DATA SEGMENT:

▬▬▬▬▬▬

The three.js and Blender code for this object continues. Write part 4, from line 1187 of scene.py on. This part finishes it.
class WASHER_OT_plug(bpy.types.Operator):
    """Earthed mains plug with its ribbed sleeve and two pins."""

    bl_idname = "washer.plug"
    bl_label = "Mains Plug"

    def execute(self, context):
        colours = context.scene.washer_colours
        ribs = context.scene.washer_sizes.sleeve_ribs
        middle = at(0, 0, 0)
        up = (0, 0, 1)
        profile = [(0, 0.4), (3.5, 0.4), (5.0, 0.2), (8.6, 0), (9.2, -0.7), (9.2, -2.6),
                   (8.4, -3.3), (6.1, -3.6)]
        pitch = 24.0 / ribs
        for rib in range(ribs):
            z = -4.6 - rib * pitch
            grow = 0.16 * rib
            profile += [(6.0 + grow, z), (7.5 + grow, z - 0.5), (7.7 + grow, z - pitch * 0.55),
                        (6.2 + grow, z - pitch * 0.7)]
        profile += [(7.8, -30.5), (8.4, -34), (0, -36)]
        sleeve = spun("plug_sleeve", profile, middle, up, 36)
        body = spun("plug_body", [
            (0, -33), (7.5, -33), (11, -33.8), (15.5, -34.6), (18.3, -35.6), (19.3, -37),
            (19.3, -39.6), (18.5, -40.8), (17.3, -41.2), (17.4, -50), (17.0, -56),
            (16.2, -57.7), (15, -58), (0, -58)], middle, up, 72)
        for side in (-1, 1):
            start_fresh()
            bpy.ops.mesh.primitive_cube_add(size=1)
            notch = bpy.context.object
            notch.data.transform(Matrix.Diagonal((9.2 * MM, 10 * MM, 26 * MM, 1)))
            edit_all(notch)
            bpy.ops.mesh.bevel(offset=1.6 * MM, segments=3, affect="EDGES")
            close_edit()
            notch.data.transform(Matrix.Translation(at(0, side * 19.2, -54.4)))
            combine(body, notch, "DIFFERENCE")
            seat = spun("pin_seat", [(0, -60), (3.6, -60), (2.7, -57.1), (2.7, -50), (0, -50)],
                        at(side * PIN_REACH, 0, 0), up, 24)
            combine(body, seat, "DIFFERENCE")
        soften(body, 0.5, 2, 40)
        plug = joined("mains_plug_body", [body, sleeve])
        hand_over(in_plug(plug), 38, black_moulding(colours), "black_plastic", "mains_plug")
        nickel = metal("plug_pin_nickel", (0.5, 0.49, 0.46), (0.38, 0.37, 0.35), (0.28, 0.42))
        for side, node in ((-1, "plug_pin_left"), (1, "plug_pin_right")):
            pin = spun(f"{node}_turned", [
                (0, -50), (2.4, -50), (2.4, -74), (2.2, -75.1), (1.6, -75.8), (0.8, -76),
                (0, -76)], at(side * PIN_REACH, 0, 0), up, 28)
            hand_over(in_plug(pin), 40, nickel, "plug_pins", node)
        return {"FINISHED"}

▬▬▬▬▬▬

Extract the data exactly as given.

THE ANSWER:
The three.js and Blender code for this object continues. Write part 4, from line 1187 of scene.py on. This part finishes it.
class WASHER_OT_plug(bpy.types.Operator):
    """Earthed mains plug with its ribbed sleeve and two pins."""

    bl_idname = "washer.plug"
    bl_label = "Mains Plug"

    def execute(self, context):
        colours = context.scene.washer_colours
        ribs = context.scene.washer_sizes.sleeve_ribs
        middle = at(0, 0, 0)
        up = (0, 0, 1)
        profile = [(0, 0.4), (3.5, 0.4), (5.0, 0.2), (8.6, 0), (9.2, -0.7), (9.2, -2.6),
                   (8.4, -3.3), (6.1, -3.6)]
        pitch = 24.0 / ribs
        for rib in range(ribs):
            z = -4.6 - rib * pitch
            grow = 0.16 * rib
            profile += [(6.0 + grow, z), (7.5 + grow, z - 0.5), (7.7 + grow, z - pitch * 0.55),
                        (6.2 + grow, z - pitch * 0.7)]
        profile += [(7.8, -30.5), (8.4, -34), (0, -36)]
        sleeve = spun("plug_sleeve", profile, middle, up, 36)
        body = spun("plug_body", [
            (0, -33), (7.5, -33), (11, -33.8), (15.5, -34.6), (18.3, -35.6), (19.3, -37),
            (19.3, -39.6), (18.5, -40.8), (17.3, -41.2), (17.4, -50), (17.0, -56),
            (16.2, -57.7), (15, -58), (0, -58)], middle, up, 72)
        for side in (-1, 1):
            start_fresh()
            bpy.ops.mesh.primitive_cube_add(size=1)
            notch = bpy.context.object
            notch.data.transform(Matrix.Diagonal((9.2 * MM, 10 * MM, 26 * MM, 1)))
            edit_all(notch)
            bpy.ops.mesh.bevel(offset=1.6 * MM, segments=3, affect="EDGES")
            close_edit()
            notch.data.transform(Matrix.Translation(at(0, side * 19.2, -54.4)))
            combine(body, notch, "DIFFERENCE")
            seat = spun("pin_seat", [(0, -60), (3.6, -60), (2.7, -57.1), (2.7, -50), (0, -50)],
                        at(side * PIN_REACH, 0, 0), up, 24)
            combine(body, seat, "DIFFERENCE")
        soften(body, 0.5, 2, 40)
        plug = joined("mains_plug_body", [body, sleeve])
        hand_over(in_plug(plug), 38, black_moulding(colours), "black_plastic", "mains_plug")
        nickel = metal("plug_pin_nickel", (0.5, 0.49, 0.46), (0.38, 0.37, 0.35), (0.28, 0.42))
        for side, node in ((-1, "plug_pin_left"), (1, "plug_pin_right")):
            pin = spun(f"{node}_turned", [
                (0, -50), (2.4, -50), (2.4, -74), (2.2, -75.1), (1.6, -75.8), (0.8, -76),
                (0, -76)], at(side * PIN_REACH, 0, 0), up, 28)
            hand_over(in_plug(pin), 40, nickel, "plug_pins", node)
        return {"FINISHED"}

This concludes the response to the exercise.